Amazing, isn't it, how dazzled some hacks still are by the myth of Woy the Bookworm? No matter how stupid, incoherent and inarticulate he actually sounds, some of them still walk away thinking, 'Cor, he reads books, this one...' He'll soon be greeting them wearing a smoking jacket and a fez, a novel by Henry James tucked under his arm, in order to explain his next bit of brainless nonsense.
 
It's quite obvious what's really happening isn't it ?
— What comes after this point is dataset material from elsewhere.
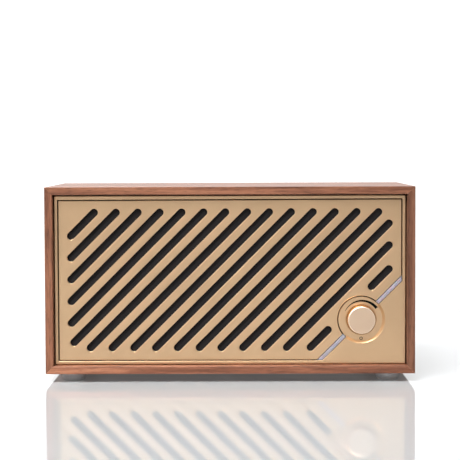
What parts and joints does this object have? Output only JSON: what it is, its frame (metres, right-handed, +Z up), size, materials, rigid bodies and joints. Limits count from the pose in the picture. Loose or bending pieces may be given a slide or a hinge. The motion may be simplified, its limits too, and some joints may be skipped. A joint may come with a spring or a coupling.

Roy is obviously still bitter about his whole experience at Liverpool, which can be summed up in these words - epic failure. And he's using whatever leverage his position as England manager permits, to save his face and redeem his lost pride. So like a mischievous little elf, he begins to exercise his newfound power and what better way to start than to enrage the hands that once fed and had pity on him, cooking up a storm in a teacup with the self-imposed illusion that the fuss he cooks up are all matters of national importance.

Meanwhile, Brodgers who's clearly in a different league has no time for the clown. Hence his very much muted response.
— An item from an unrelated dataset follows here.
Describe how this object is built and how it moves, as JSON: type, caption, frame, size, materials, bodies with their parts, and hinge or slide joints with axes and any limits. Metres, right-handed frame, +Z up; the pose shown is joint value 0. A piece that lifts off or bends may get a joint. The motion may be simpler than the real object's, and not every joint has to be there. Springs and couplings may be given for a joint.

I bet you Woy is the type who goes into an interview exaggerating the accolades he's racked up on his CV to immense proportions, and giving you a 10-step plan on how to conquer the world.
 
I suspect the response won't be too muted when he actually has a chance to say something. Rodgers hasn't had a press conference yet, and when he does he'll obviously be asked about it and thankfully he's had a nice few days to plan what he'll say. I'm sure it will be calm and fairly brief but with a clear message. Then he'll talk more candidly to a chosen few off camera with the real response for them to attribute to 'close sources'.
 
I suspect the response won't be too muted when he actually has a chance to say something. Rodgers hasn't had a press conference yet, and when he does he'll obviously be asked about it and thankfully he's had a nice few days to plan what he'll say. I'm sure it will be calm and fairly brief but with a clear message. Then he'll talk more candidly to a chosen few off camera with the real response for them to attribute to 'close sources'.